There are several variations of croquet currently played, differing in the scoring systems, order of shots, and layout (particularly in social games where play must be adapted to smaller-than-standard playing courts). The two forms of the game that have internationally-agreed rules are AC and Golf Croquet ("GC") and are played in many countries around the world. The United States plays both AC and its own variant known as "USCA Rules" for its domestic games and competitions. The principal differences between AC and USCA Rules is that the latter retains the concept of "deadness" that is carried over from turn to turn and it is not permitted to roquet a ball so that it leaves the court. The effect on tactics is considerable. Gateball, a team sport originated in Japan under the influence of croquet, is played by over a million people, mainly in East and Southeast Asia and in Australia and can also be regarded as a croquet variant.
As well as club-level games, there are regular regional, national and world championships and international matches between croquet-playing countries. The sport has particularly strong followings in Australia, Egypt (for GC), New Zealand, the United Kingdom and the United States. Every four years, Australia, England, New Zealand and the USA contest the MacRobertson Shield which was established in 1925. Many other countries also play. The current world team rankings show New Zealand in top place for AC, followed by England, Australia and the United States in fourth position. The same four countries appear in the top six of the GC world team rankings below Egypt in top position, with South Africa at number five.

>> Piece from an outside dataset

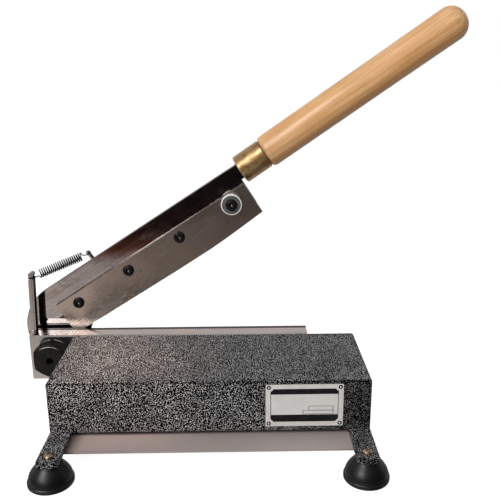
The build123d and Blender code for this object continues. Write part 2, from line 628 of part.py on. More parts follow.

Croquet is popularly believed to be a "vicious" game. This may derive from the fact that (unlike in golf) players will often attempt to move their opponents' balls to unfavourable positions. However, purely negative play is rarely a winning strategy. In AC, successful players will attempt to use all four balls to set up a break for themselves, rather than simply making the game as difficult as possible for their opponents. At championship-standard AC, players often make all 26 points (13 for each ball) in two turns.
AC was an event at the 1900 Summer Olympics in Paris. Roque, an American variation of croquet played on a small clay court with surrounding walls using rubber-faced mallets, was an event at the 1904 Summer Olympics in St. Louis.